В итоге, Малайзия предпочла с Сингапуром "развестись" – и спустя пятьдесят лет оба государства себя чувствуют довольно комфортно.
Этот сценарий был возможен как результат внутреннего консенсуса. Сингапур никто не отторгал силой из состава Малайзии. Его новый статус не был итогом внешней стратегии на уничтожение малайзийской государственности.
Наступление новой реальности не сопровождалось нарушением международного права, военной интервенцией, аннексией и оккупацией. Оттого и этот исторический пример возможен лишь как иллюстративный, а не инструментальный.
Особенность Крыма в том, что он не попадает ни под одно известное геополитическое лекало.
Нет историй, которые можно было бы сравнить с тем, что произошло весной на полуострове, и на опыт которых можно было бы полностью опереться. В этом и состоит прецедент Крыма – после Второй мировой в мире произошло лишь семь аннексий, ни одна из них не дает готовых рецептов.
То, что можно сказать наверняка, состоит в следующем. Крым – не Донбасс. И именно по этой причине его возвращение Украине может быть проще, чем реинтеграция восточных областей Украины.
Потому что главное отличие двух ситуаций состоит в том, что вся история аннексии полуострова прошла практически бескровно (жертвами захвата стали лишь двое украинских военных).
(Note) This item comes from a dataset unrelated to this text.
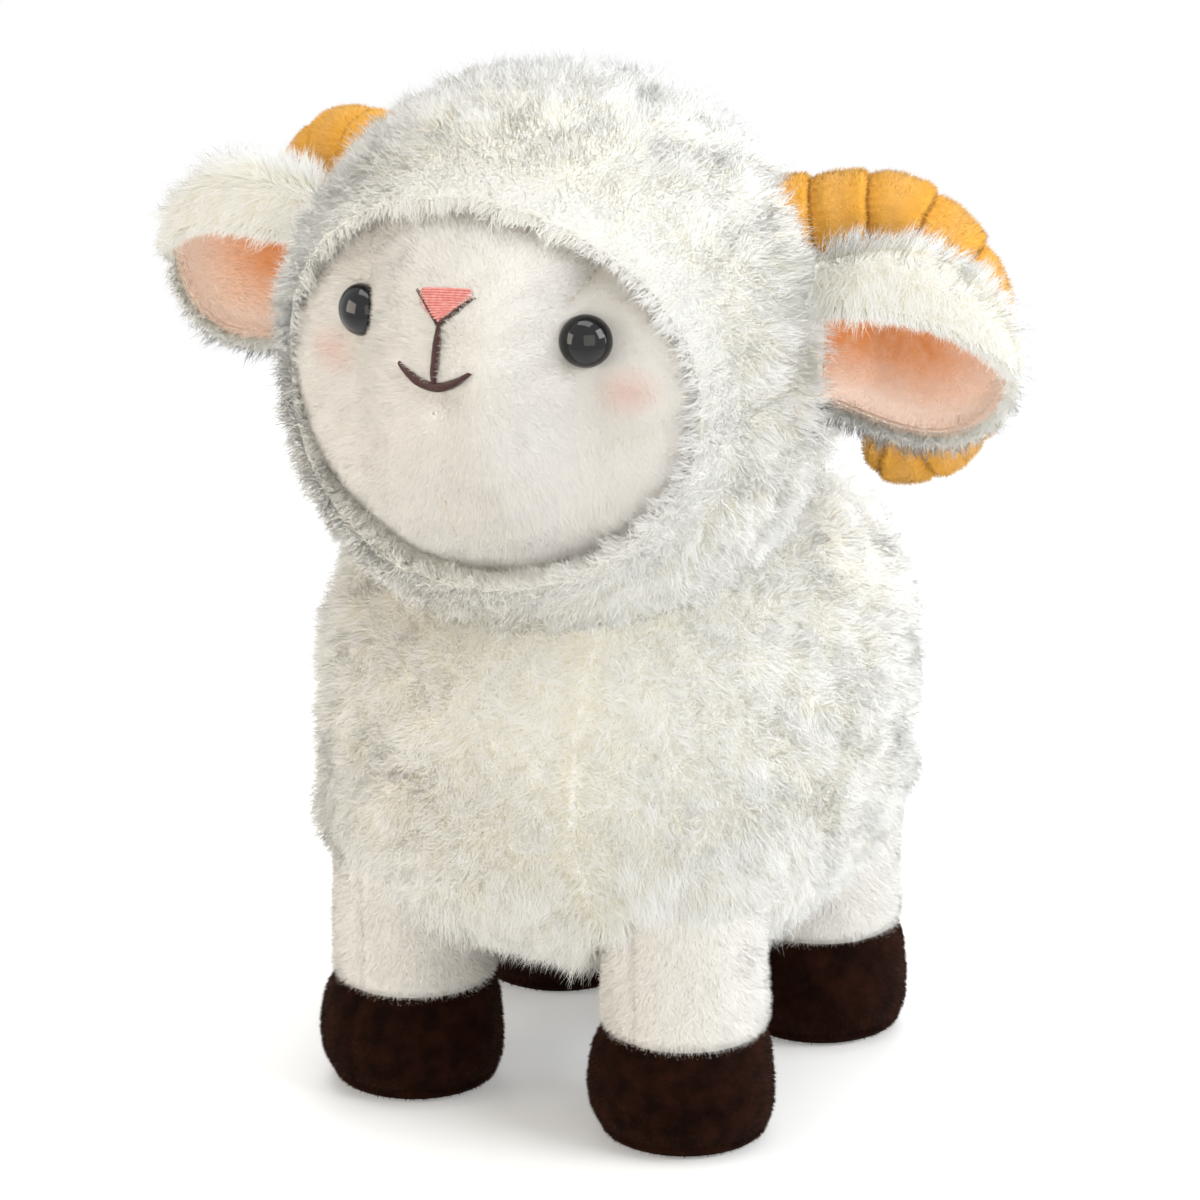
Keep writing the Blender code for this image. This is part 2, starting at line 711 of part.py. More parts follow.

Кровь сакрализует любое противостояние – и ее отсутствие во время "крымской весны" оставляет пространство для точно такого же мирного выхода из ситуации.
В отличие от Донбасса, затяжная война в котором привела к тому, что в каждой семье есть, что предъявить соседу.
Но у полуострова есть и еще одна особенность.
Она состоит в том, что крымский прецедент шире самого Крыма. Потому что вся история прошлой весны – это самая настоящая мина замедленного действия под международное право.
Если закрыть глаза на Крым – то это сигнал всему миру, что в отношении спорных территорий действует право силы, а не сила права. Если сегодня "забыть" про Крым, то завтра по этому же лекалу начнут полыхать замороженные территориальные претензии по всей территории земного шара.
Мы часто твердим о том, что международное право умерло, но это ложь. Жизнеспособность международного права измеряется не исключениями, которые происходят время от времени. Оно измеряется тем, что все эти исключения можно пересчитать по пальцам двух рук.
И потому, даже если Украина сегодня не уделяет внимания теме полуострова – это вовсе не означает, что на аналогичное равнодушие можно рассчитывать со стороны коллективного "запада". И не случайно, что западные санкции в отношении Крыма жестче, чем те шаги, которые предпринимает официальный Киев.
Потому что это Москва может думать, полуостров сегодня принадлежит России. На самом же деле, Крым после аннексии стал принадлежать всему миру. Хотя бы потому, что от судьбы региона этот самый мир сегодня зависит как никогда.